North American Network Operators Group

Date Prev | Date Next | Date Index | Thread Index | Author Index | Historical

Re: On-going Internet Emergency and Domain Names

  • From: Florian Weimer
  • Date: Sat Mar 31 15:44:42 2007

* Paul Vixie:

> since malware isn't breaking dns, and since dns not a vector per se,
> the idea of changing dns in any way to try to control malware
> strikes me as a way to get dns to be broken in more places more
> often.

Well, once more people learn about DLV (especially the NS override
extension that has been requested by zone operators), more and more
questions will pop up why we can't do this for NS records they don't
like for some reason.  The genie is out of the bottle, I'm afraid.

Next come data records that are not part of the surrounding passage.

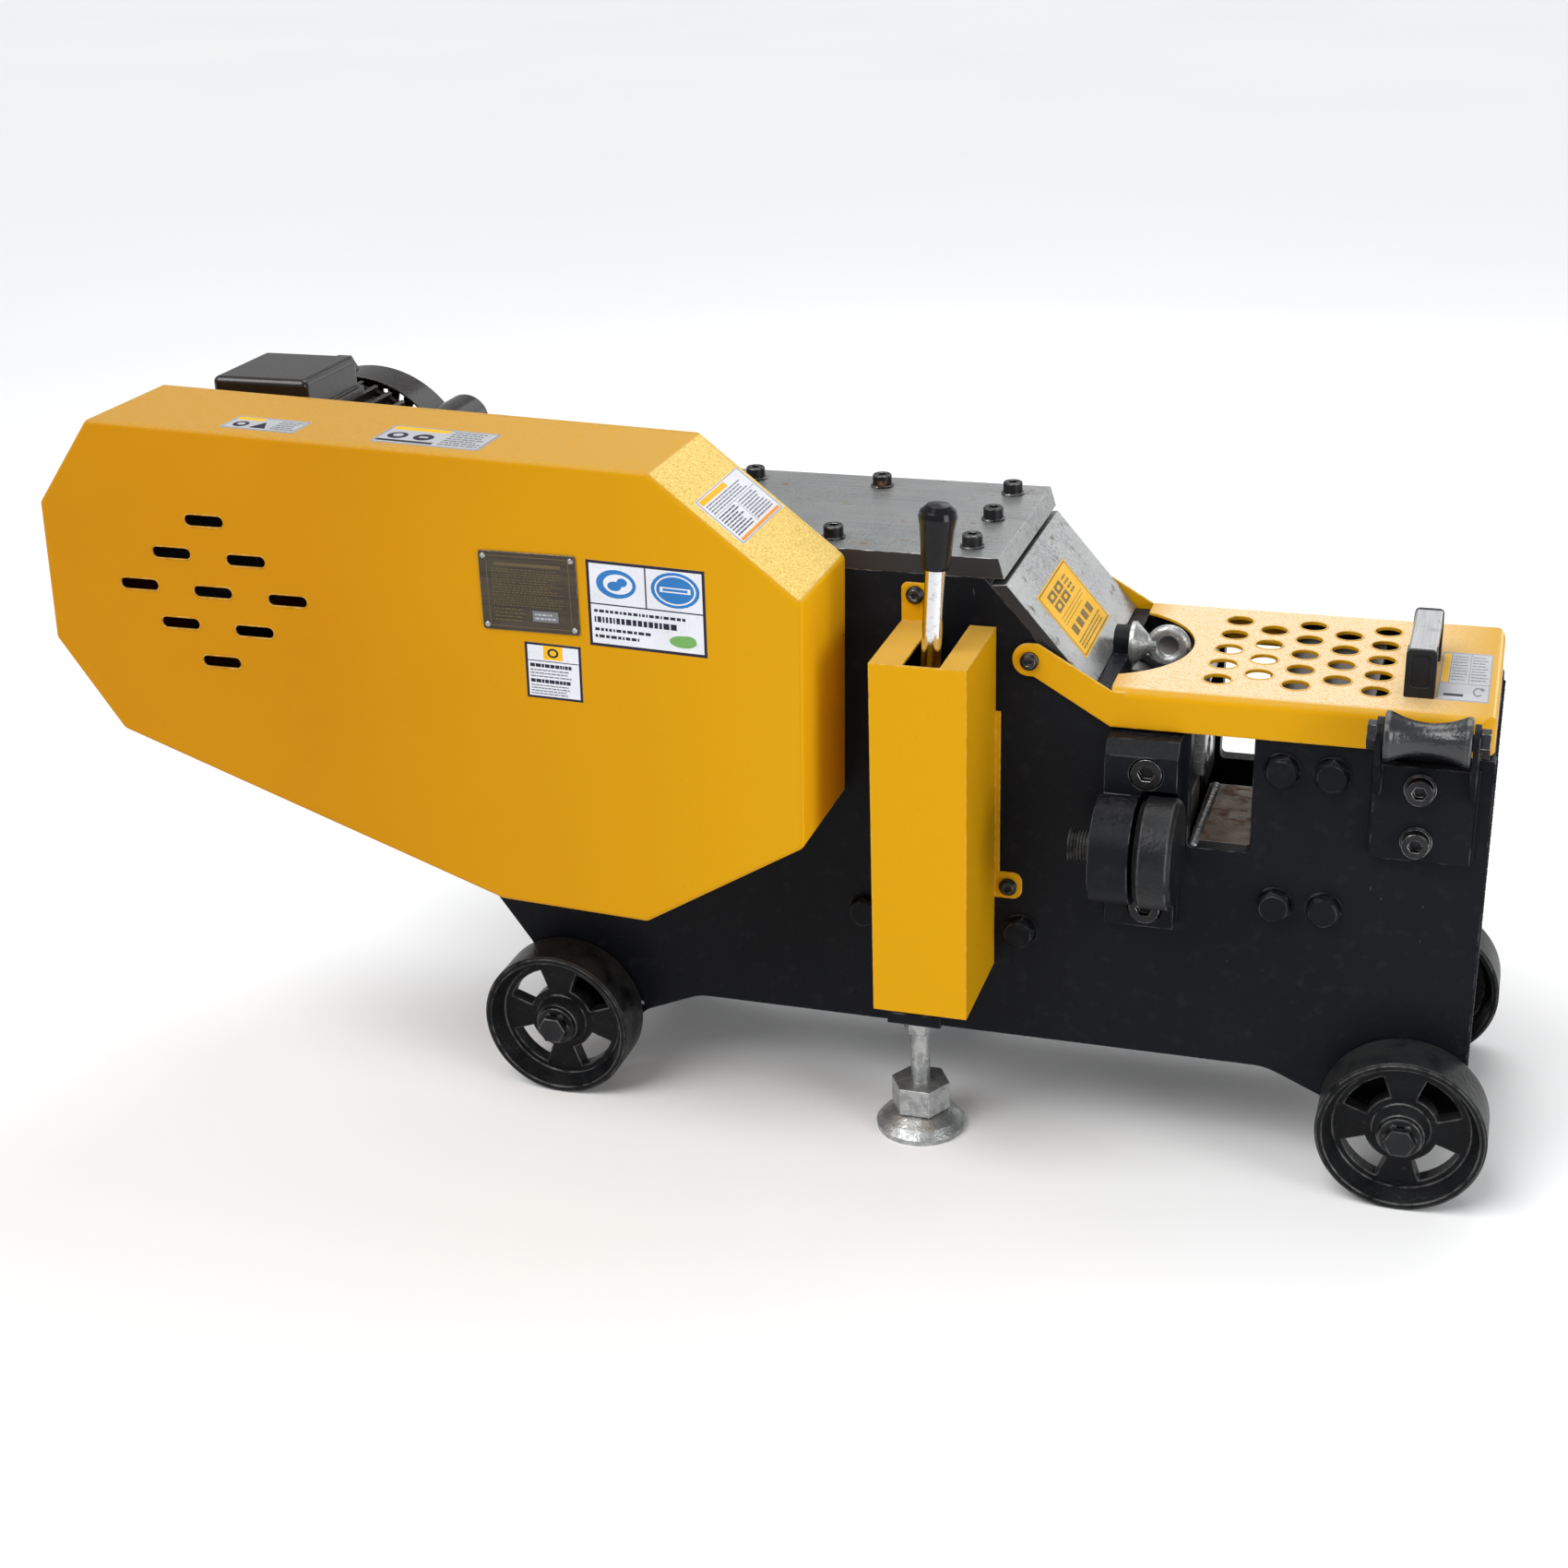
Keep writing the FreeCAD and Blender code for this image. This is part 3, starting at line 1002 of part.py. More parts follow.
def wheel(x):
    """Near-side cast wheel: plain tread, four windows in the web, and a boss."""
    rim = revolve([(WHEEL_Y0, 75), (WHEEL_Y0, WHEEL_R - 2), (WHEEL_Y0 + 2, WHEEL_R), (WHEEL_Y1 - 2, WHEEL_R),
                   (WHEEL_Y1, WHEEL_R - 2), (WHEEL_Y1, 75), (-148, 66), (-162, 66)],
                  V(x, 0, WHEEL_R), V(0, 1, 0))
    web = ring_y(x, WHEEL_R, AXLE_R, 68, -163, -147)
    boss = revolve([(-177, 0), (-177, 23), (-163, 28), (-147, 28), (-126, 24), (-126, 0)],
                   V(x, 0, WHEEL_R), V(0, 1, 0))
    windows = []
    for i in range(4):
        windows.append(web_window(x, WHEEL_R, 36, 60, 90 * i + 20, 50))
    body = fuse([rim, cut(web, windows), boss])
    return body.cut(rod_y(x, WHEEL_R, AXLE_R + FIT, -200, -100))


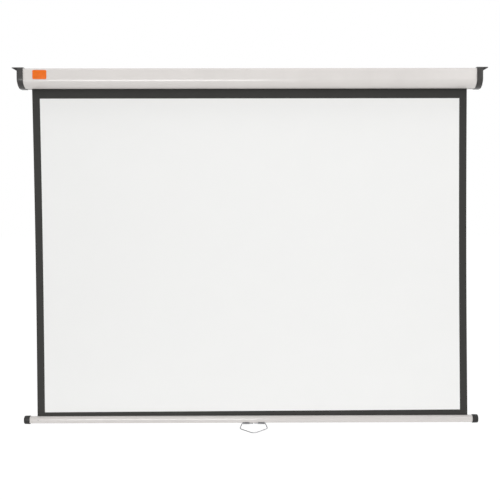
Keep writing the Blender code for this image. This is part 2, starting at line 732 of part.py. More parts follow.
def make_spring_side():
    """The bush, the anchor, the shaft, the ratchet wheel, the spring and its fixed cone."""
    axle = (0.0, ROLLER_Y, 0.0)
    bush_inner = PIN_RADIUS + RUNNING_GAP
    bush_outer = bush_inner + BUSH_WALL
    bush_end = -(PLATE_X - SEAT_GAP)
    bush_face = -(BOSS_X - SEAT_GAP)
    bush = [
        (bush_end, bush_inner),
        (bush_end, bush_outer),
        (bush_face, bush_outer),
        (bush_face, bush_outer + BUSH_FLANGE_STEP),
        (bush_face + BUSH_FLANGE, bush_outer + BUSH_FLANGE_STEP),
        (bush_face + BUSH_FLANGE, bush_inner),
    ]
    turned("idle_bush", bush, ROUND_SIDES, "nylon", ring=True, place=axle)

    anchor_radius = SHAFT_RADIUS + ANCHOR_WALL
    anchor_end = PLATE_X - SEAT_GAP
    anchor = rod("shaft_anchor", BOSS_X, anchor_end, anchor_radius, ROUND_SIDES, "steel", place=axle)
    slot_half = SHAFT_FLAT / 2 + SEAT_GAP
    slot_reach = SHAFT_RADIUS + SEAT_GAP
    low = (BOSS_X - HIDDEN_PAD, -slot_half, -slot_reach)
    high = (anchor_end + HIDDEN_PAD, slot_half, slot_reach)
    cut(anchor, block("anchor_slot", low, high, place=axle))

    shaft_end = PLATE_X - SEAT_GAP
    shaft_start = drive_cone_start() - SHAFT_TAIL
    shaft = rod("spring_shaft", shaft_start, shaft_end, SHAFT_RADIUS, ROUND_SIDES, "steel", place=axle)
    flat_from = shaft_end - SHAFT_FLAT_LENGTH
    for name, sign in (("front", -1), ("back", 1)):
        near, far = sign * SHAFT_FLAT / 2, sign * (SHAFT_RADIUS + HIDDEN_PAD)
        low = (flat_from, min(near, far), -SHAFT_RADIUS - HIDDEN_PAD)
        high = (shaft_end + HIDDEN_PAD, max(near, far), SHAFT_RADIUS + HIDDEN_PAD)
        cut(shaft, block(f"shaft_flat_{name}", low, high, place=axle))

    inner = SPRING_RADIUS - SPRING_WIRE
    coil = (spring_start(), spring_end(), inner, SPRING_RADIUS)
    sleeve("torsion_spring", *coil, FINE_SIDES, "spring_steel", place=axle)
    collar = spring_end() + SEAT_GAP
    neck = inner - SEAT_GAP
    hole = SHAFT_RADIUS + SEAT_GAP
    cone = [
        (collar - CONE_NECK, hole),
        (collar - CONE_NECK, neck),
        (collar, neck),
        (collar, SPRING_RADIUS + CONE_COLLAR_STEP),
        (collar + CONE_COLLAR, SPRING_RADIUS + CONE_COLLAR_STEP),
        (collar + CONE_COLLAR, hole),
    ]
    turned("spring_fixed_cone", cone, FINE_SIDES, "black_plastic", ring=True, place=axle)
    make_ratchet_wheel(axle)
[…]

> in practical terms, and i've said this to you before, you'll get as
> much traction by getting people to switch from windows to linux as
> you'd get by trying to poison dns.  that is, neither solution would
> be anything close to universal.  that rules it out as an
> "alternative we can use today".

The legal details for operating and using a lookaside zone are rather
interesting, which strongly suggests that this isn't a solution that
can be rolled out in a reasonable time frame.  On the more technical
side, some very large operators have mostly out-sourced their DNS
operation, so they can't easily deploy an upgrade from ISC even if it
were available today.

> at the other end, authority servers which means registries and
> registrars ought, as you've oft said, be more responsible about
> ripping down domains used by bad people.  whether phish, malware,
> whatever.  what we need is some kind of public shaming mechanism, a
> registrar wall of sheep if you will, to put some business pressure
> on the companies who enable this kind of evil.

I fear that many registrars make most of their money with trademark
violations of their customers.  If that is indeed true, showing any
sign of responsibility could be suicidal.